2. Fearing abandonment and loneliness, we stay in and return to painful,
destructive relationships, concealing our dependency needs from ourselves and
others, growing more isolated and alienated from friends and loved ones,
ourselves, and God.
3. Fearing emotional and/or sexual deprivation, we compulsively pursue and
involve ourselves in one relationship after another, sometimes having more
than one sexual or emotional liaison at a time.
4. We confuse love with neediness, physical and sexual attraction, pity and/or
the need to rescue or be rescued.
5. We feel empty and incomplete when we are alone. Even though we fear intimacy
and commitment, we continually search for relationships and sexual contacts.
6. We sexualize stress, guilt, loneliness, anger, shame, fear and envy.

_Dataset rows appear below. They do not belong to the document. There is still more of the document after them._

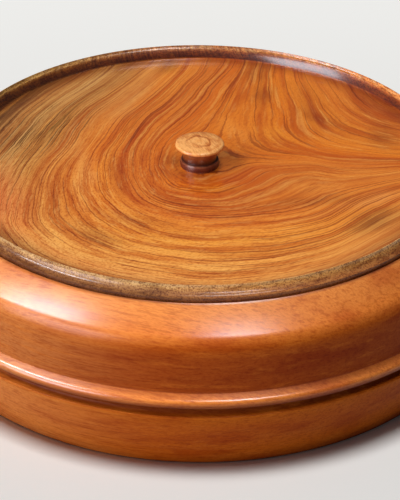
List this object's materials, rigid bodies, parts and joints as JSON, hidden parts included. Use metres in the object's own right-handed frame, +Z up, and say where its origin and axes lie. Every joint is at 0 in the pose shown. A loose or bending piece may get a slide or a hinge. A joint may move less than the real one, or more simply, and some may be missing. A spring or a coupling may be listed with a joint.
{
  "type": "tortilla warmer",
  "caption": "Round turned wooden tortilla warmer: a hollow bowl with a bead round its wall and a sloping shoulder, and a flat rimmed lid with a small mushroom knob that lifts off.",
  "frame": {"origin": "on the table under the middle of the bowl", "axes": "+Z up along the axis that every piece is turned about; the shape is round, so +X and +Y are level and free, and the wood's figure is laid out as seen from -Y"},
  "size_m": [0.2975, 0.2976, 0.093],
  "materials": {
    "bowl_wood": "reddish brown hardwood, turned, stained and lacquered to a satin gloss",
    "lid_wood": "orange brown figured hardwood with olive sapwood, turned and lacquered",
    "knob_wood": "paler hardwood, turned and lacquered",
    "screw_steel": "yellow zinc plated steel wood screw"
  },
  "bodies": {
    "bowl": {"bowl": "bowl_wood"},
    "lid": {"lid": "lid_wood", "knob": "knob_wood", "knob_screw": "screw_steel"}
  },
  "joints": [
    {"name": "lid_lift", "type": "slide", "parent": "bowl", "child": "lid", "axis": [0, 0, 1], "range_m": [0, 0.12]}
  ]
}
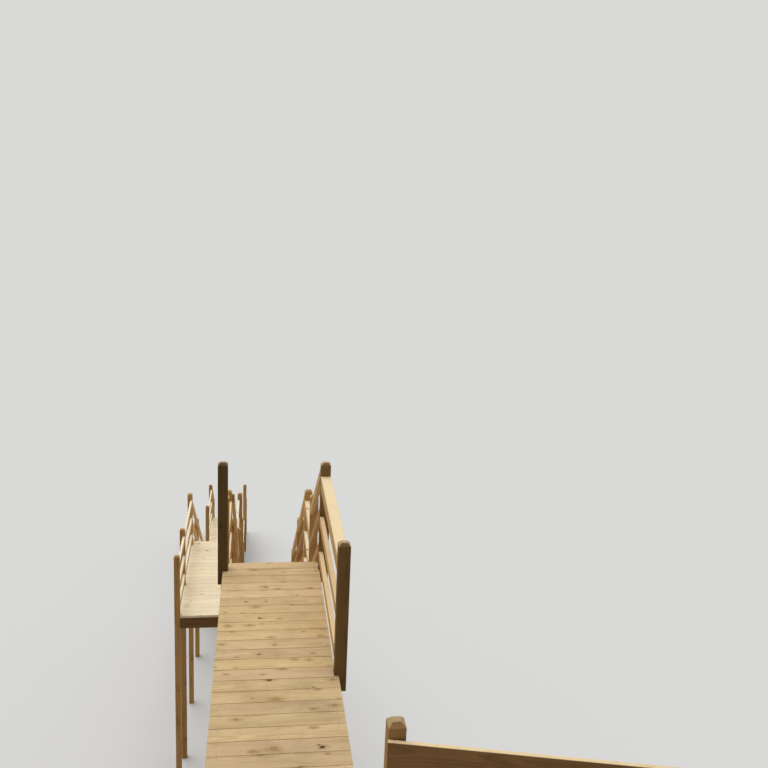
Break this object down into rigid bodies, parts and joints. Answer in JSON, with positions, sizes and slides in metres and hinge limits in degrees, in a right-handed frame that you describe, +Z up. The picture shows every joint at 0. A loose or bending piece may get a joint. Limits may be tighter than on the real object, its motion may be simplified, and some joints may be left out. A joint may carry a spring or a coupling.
{
  "type": "wooden deck stairs",
  "caption": "Timber boardwalk with straight flights, landings and post and rail guards stepping down a slope on long square posts.",
  "frame": {"origin": "centre of the footprint, on the ground that the feet stand on", "axes": "+Z up, +Y along the walkway in the direction in which the stairs go down, +X to the walker's right"},
  "size_m": [3.9042, 22.3927, 7.897],
  "materials": {
    "deck_pine": "new pale yellow pine boards, knotty, unfinished",
    "rail_pine": "new pine rails, pale on top and browner on their sides",
    "post_pine": "treated pine posts, olive brown",
    "frame_pine": "treated pine joists, stringers and legs"
  },
  "bodies": {
    "root": {"walkway_boards": "deck_pine", "walkway_frame": "frame_pine", "walkway_posts": "post_pine", "walkway_rails": "rail_pine", "near_arm_boards": "deck_pine", "near_arm_frame": "frame_pine", "near_arm_posts": "post_pine", "near_arm_rails": "rail_pine", "upper_flight_treads": "deck_pine", "upper_flight_stringers": "frame_pine", "upper_flight_posts": "post_pine", "upper_flight_rails": "rail_pine", "middle_landing_boards": "deck_pine", "middle_landing_frame": "frame_pine", "middle_landing_posts": "post_pine", "middle_landing_rails": "rail_pine", "long_flight_treads": "deck_pine", "long_flight_stringers": "frame_pine", "long_flight_posts": "post_pine", "long_flight_rails": "rail_pine", "lower_landing_boards": "deck_pine", "lower_landing_frame": "frame_pine", "lower_landing_posts": "post_pine", "lower_landing_rails": "rail_pine", "lower_flight_treads": "deck_pine", "lower_flight_stringers": "frame_pine", "lower_flight_posts": "post_pine", "lower_flight_rails": "rail_pine", "lower_walkway_boards": "deck_pine", "lower_walkway_frame": "frame_pine", "lower_walkway_posts": "post_pine", "lower_walkway_rails": "rail_pine", "foot_flight_treads": "deck_pine", "foot_flight_stringers": "frame_pine", "foot_flight_posts": "post_pine", "foot_flight_rails": "rail_pine", "plain_legs": "frame_pine", "level_cap_rails": "rail_pine", "sloped_cap_rails": "rail_pine"}
  },
  "joints": []
}
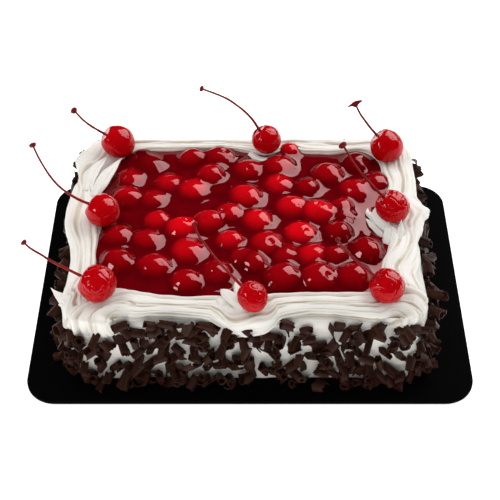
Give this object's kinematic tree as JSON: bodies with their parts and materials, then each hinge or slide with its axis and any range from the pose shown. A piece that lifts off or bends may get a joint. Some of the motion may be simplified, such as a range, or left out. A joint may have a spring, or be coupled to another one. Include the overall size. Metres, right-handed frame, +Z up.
{
  "type": "sheet cake",
  "caption": "oblong iced cake on a flat board, with a piped cream border, a glossy cherry filling on top, stemmed cherries on the border and chocolate curls round its sides",
  "frame": {"origin": "the middle of the board's underside, with everything else above and inside the board's outline", "axes": "+X along the cake's long side, to the right as it is looked at from its front, +Y from its front to its back, +Z up"},
  "size_m": [0.29, 0.207, 0.1118],
  "materials": {
    "board": "black, satin gloss",
    "icing_with_curls": "soft white icing with dark chocolate curls pressed in",
    "cream": "soft warm white whipped cream",
    "cherry_gel": "wet, deep red",
    "cherry": "wet, bright red"
  },
  "bodies": {
    "root": {"board": "board", "iced_cake": "icing_with_curls", "cream_border": "cream", "cherry_filling": "cherry_gel", "cherry_front_left": "cherry", "cherry_front_middle": "cherry", "cherry_front_right": "cherry", "cherry_right": "cherry", "cherry_back_right": "cherry", "cherry_back_middle": "cherry", "cherry_back_left": "cherry", "cherry_left": "cherry"}
  },
  "joints": []
}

We use
sex or emotional dependence as substitutes for nurturing care, and support.
7. We use sex and emotional involvement to manipulate and control others.
8. We become immobilized or seriously distracted by romantic or sexual
obsessions or fantasies.
9. We avoid responsibility for ourselves by attaching ourselves to people who
are emotionally unavailable.
10. We stay enslaved to emotional dependency, romantic intrigue, or compulsive
sexual activities.
11. To avoid feeling vulnerable, we may retreat from all intimate involvement,
mistaking sexual and emotional anorexia for recovery.
12. We assign magical qualities to others. We idealize and pursue them, then
blame them for not fulfilling our fantasies and expectations.